One reader of A Taste for Money said it was “well written. The author caught my curiosity early on. Having summered in the New England area just north of Boston for many years, this story is more than believable. It shows a very dedicated police officer becoming involved and entangled in the web of GREED and how the tentacles reach out bringing other people into the fold. Every policemen should read this book. It takes you through the process of a good police officer winding his journey to becoming a rogue cop. Read it. You won't lay it down until you close the rear cover.”

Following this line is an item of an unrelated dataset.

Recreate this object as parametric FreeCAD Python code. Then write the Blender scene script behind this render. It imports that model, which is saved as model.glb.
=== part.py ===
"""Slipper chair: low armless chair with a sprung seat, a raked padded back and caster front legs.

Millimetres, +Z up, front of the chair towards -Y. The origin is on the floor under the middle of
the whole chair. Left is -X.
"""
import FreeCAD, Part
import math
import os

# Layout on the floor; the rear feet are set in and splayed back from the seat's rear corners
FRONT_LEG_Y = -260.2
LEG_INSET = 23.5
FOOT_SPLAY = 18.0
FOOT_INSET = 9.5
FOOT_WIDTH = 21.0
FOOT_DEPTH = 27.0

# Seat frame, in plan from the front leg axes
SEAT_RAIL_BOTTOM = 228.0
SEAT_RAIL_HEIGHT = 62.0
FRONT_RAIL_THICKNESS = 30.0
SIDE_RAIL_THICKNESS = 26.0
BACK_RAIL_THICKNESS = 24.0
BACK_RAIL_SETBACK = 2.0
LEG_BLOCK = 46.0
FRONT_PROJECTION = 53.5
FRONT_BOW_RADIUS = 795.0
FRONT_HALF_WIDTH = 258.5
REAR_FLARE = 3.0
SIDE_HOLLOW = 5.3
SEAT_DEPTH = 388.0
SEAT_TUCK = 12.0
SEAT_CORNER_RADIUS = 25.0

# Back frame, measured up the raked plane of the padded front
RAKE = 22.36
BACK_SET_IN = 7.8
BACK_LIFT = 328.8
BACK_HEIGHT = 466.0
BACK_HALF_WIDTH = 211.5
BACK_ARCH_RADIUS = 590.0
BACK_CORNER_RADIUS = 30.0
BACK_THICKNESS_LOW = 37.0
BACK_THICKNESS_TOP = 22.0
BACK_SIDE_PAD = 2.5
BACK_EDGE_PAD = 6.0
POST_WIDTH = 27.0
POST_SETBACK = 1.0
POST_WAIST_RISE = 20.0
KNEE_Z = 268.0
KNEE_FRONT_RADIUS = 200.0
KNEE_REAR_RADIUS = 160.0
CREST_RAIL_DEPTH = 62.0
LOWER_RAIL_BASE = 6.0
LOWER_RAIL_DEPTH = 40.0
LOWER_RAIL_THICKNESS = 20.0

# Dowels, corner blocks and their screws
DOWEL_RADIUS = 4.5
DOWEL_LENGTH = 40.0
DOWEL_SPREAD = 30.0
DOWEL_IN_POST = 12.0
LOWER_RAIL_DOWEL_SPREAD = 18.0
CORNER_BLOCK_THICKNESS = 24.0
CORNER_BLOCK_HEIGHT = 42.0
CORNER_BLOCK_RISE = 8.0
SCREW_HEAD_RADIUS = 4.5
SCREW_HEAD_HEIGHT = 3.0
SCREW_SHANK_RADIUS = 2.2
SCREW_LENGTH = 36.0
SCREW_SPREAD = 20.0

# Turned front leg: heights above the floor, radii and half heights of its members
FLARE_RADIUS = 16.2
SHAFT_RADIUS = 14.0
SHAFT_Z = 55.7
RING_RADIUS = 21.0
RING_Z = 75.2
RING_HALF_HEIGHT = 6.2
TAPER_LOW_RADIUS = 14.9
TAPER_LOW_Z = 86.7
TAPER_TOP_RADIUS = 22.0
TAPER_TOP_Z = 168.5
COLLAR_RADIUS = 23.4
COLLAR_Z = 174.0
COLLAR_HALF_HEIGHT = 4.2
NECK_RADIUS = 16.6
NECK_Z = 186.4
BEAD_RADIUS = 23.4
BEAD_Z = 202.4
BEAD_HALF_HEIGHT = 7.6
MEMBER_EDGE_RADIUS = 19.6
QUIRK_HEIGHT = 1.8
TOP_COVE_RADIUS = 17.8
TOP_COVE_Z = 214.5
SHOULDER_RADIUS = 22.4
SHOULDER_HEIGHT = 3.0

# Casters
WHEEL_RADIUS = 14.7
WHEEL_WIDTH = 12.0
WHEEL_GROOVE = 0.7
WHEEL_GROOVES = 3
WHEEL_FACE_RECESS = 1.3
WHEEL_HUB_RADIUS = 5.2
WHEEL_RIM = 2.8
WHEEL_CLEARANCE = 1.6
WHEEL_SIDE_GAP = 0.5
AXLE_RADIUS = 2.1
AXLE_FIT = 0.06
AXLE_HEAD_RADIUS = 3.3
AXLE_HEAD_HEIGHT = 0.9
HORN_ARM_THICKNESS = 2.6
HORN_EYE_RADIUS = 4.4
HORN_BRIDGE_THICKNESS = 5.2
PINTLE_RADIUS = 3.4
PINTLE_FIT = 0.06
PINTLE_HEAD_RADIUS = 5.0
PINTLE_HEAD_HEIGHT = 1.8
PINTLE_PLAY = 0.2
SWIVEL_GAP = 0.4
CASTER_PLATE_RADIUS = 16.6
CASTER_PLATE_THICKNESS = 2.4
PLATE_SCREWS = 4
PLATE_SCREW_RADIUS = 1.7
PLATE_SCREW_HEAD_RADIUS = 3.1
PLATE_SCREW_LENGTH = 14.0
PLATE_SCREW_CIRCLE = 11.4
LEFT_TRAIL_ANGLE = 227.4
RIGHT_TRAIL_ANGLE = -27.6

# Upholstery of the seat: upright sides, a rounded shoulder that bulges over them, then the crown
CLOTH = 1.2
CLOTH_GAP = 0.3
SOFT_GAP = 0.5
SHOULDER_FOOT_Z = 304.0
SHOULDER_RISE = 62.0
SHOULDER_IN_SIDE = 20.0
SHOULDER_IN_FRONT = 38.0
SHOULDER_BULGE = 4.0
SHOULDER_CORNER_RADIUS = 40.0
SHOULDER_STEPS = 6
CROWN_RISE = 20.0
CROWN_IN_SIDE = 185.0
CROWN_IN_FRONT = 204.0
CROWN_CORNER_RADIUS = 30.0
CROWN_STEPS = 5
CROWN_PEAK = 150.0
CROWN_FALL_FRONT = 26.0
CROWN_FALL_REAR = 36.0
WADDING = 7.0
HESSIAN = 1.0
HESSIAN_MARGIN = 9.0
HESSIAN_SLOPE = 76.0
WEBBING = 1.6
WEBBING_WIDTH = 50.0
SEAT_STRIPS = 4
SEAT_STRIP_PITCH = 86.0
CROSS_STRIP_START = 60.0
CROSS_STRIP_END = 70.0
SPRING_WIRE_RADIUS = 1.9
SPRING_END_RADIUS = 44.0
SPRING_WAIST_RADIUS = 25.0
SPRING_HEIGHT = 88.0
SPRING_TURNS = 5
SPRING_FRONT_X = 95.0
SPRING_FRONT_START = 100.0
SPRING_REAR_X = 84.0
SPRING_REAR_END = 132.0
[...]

The Tunnel: Drug Dealers Are Missing in Boston. It's Not a Bad Thing, but a Good Thing! but What Is Making Them Disappear
Peter Mars  More Info

A Taste for Money
Peter Mars  More Info

The Key: It Was a Secret Worth Millions, Unlocked After Twenty-Two Years...but Wouldanyone Find the Money
Peter Mars  More Info

Alternative Measures: Homeland Security the Ultimate Power for the Protection of the United States Had No Knowledge of an Internal Strike Force Operating Within Its Ranks
Peter Mars  More Info
The Best Suit in Town
John P Butler  More Info
The Chaplain: Can The Confession Of An Illicit And Passionate Love Affair Remove Guilt And Restore Purity? The True Story Of One Man's Struggle With God
Peter Mars  More Info

According to the book description for Alternative Measures, it “opens the door into a world unknown to most civilians, a secret underworld with deep-rooted connections in Maine, where the seemingly most innocuous residents are responsible for some of the most potent activities for guaranteeing the security of this country. Written as a fictional account to protect his sources, you will wonder where the truth ends and the story begins.”

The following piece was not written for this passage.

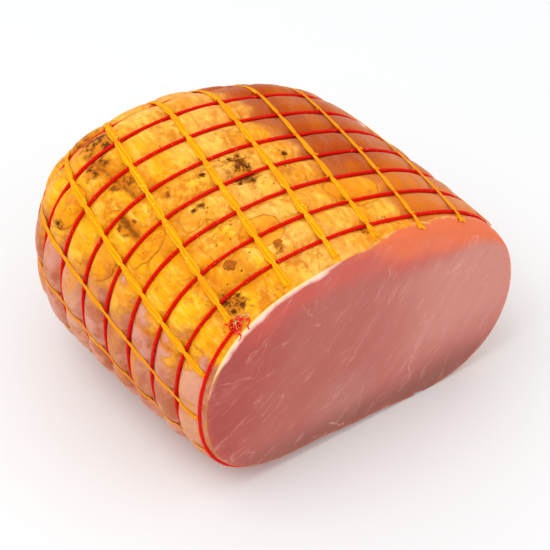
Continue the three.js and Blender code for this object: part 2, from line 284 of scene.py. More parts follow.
FLAPS = (
    Flap(139.5, 47.5, 7.0, 5.2, 0.55),
    Flap(151.0, 60.0, 6.0, 5.5, 0.4),
    Flap(146.0, 86.0, 7.0, 6.0, 0.4),
    Flap(72.0, 26.0, 10.5, 9.0, 0.35),
    Flap(112.0, 24.0, 7.5, 6.5, 0.25),
    Flap(164.0, 8.0, 6.0, 5.0, 0.5),
    Flap(166.0, 75.0, 5.0, 5.0, 0.45),
)
FOLDS = (
    Fold((131.5, 92.0), (130.5, 66.0), 1.1, 0.7),
    Fold((137.5, 64.0), (138.5, 54.0), 1.5, 0.9),
    Fold((124.5, 64.0), (124.0, 50.0), 0.7, 0.3),
    Fold((159.0, 40.0), (157.0, 12.0), 1.2, 0.5),
    Fold((62.5, 33.0), (61.0, 12.0), 0.8, 0.4),
)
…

According to the book description of The Tunnel, “Drug dealers are missing in Boston. It's not a bad thing, but a good thing! But what is making them disappear?

The Tunnel is a fast-paced novel about how the men in blue dispose of drug dealers in the City of Boston. Author Peter Mars, a former police officer in Boston knows the streets -- the drug trade and criminals on them, and the labyrinths of abandoned tunnels beneath them. Many cops in Boston and elsewhere do their best to battle the influence of drug dealers, but some look the other way. Others, the heroes of The Tunnel, decided to eliminate drug dealers by becoming judge, jury and executioner of those who are destroying society. The Tunnel is the gripping story of one such cop, Frank Conley. Conley discovers a cache of money during a routine fire investigation of a burned out drug laboratory. Since the money is unknown to anyone but himself and the dead criminals, he decides to use it to finance his own operation to rid the streets of the dealers. Conley is a man who believes his job is to make the world a better place to live, and this unexpected windfall becomes the financing for his plan. He, and several trusted men in his division, take on the mission of ridding the city of a few bad men. They buy a building with a cellar door that leads to one of the city's abandoned tunnels, and the officers begin to deal with crime and criminals on their own terms. If dealers are vanishing from the streets, is anyone sorry?”

One reader of The Tunnel said, “Peter Mars has taken the reader through a series of scenarios that if real would shock any Bostonian! Having worked in Cambridge and knowing the surrounding towns that encompass to plot, one wonders what is potentially real or not real in this shocker! Mars'30 years and experience in Police work in Boston shines in the graphic description of real life police experiences. You just know that he was there for some of this fiction! The creativeness of the expository in the various scenes as well as the main character's "first person" descriptions of a cop's feasible day to day routine puts the reader in the driver's seat of the patrol car. The two part sectioning of the book was intriguing and became a late "hook" for me. The first "hook" was one third into the book.. drama in the tunnel. Not knowing that remnant caverns of Boston's subway (the oldest in the US- the MTA, before the MBTA) existed, the author has created for the reader his imagination of what might be going on below the streets of Boston today. A must read for people that who like police action and envision justice prevailing when the legal system loopholes allow for repeat offenders to end up back on the street to prey on the public.”

About the Kennebec County Sheriff’s Office

According to the Kennebec County Sheriff, “The Kennebec County Sheriff's Office has proudly served the citizens of Kennebec County since 1799. Through those 200+ years the Kennebec County Sheriff's Office metamorphosed with the changing times. The Kennebec County Sheriff's Office is a full service sheriff's office consisting of 120 employees. We operate the Kennebec County Correctional Facility with a maximum population of 151 inmates.

We embrace the concept of Community Policing. All law enforcement agencies must realize that they can't ebb the tide of violence and drug abuse without collaborating with their communities on plans to stop these criminal activities. The Kennebec County Sheriff's Office is committed to developing collaborative relationships with the municipalities it serves with the knowledge that when we work together we really can make a difference.”

In addition to traditional law enforcement, the Kennebec County Sheriff’s Office has a number of specialized programs, such as its community policing program.  According to the Kennebec County Sheriff's Office it “has established six substations in Kennebec County in an effort to keep deputies in their assigned areas without having to return to the Augusta headquarters as often. This will allow for a more efficient response to citizens requiring law enforcement services, and allows deputies to work with the public to develop solutions to chronic problems within their patrol areas utilizing collaborative problem-solving techniques.

The first Enhanced Neighborhood Policing project in Kennebec County was established in the Town of Belgrade in 1998. This community-policing project has addressed issues of lighting, speeding, pedestrian safety and traffic control devices.”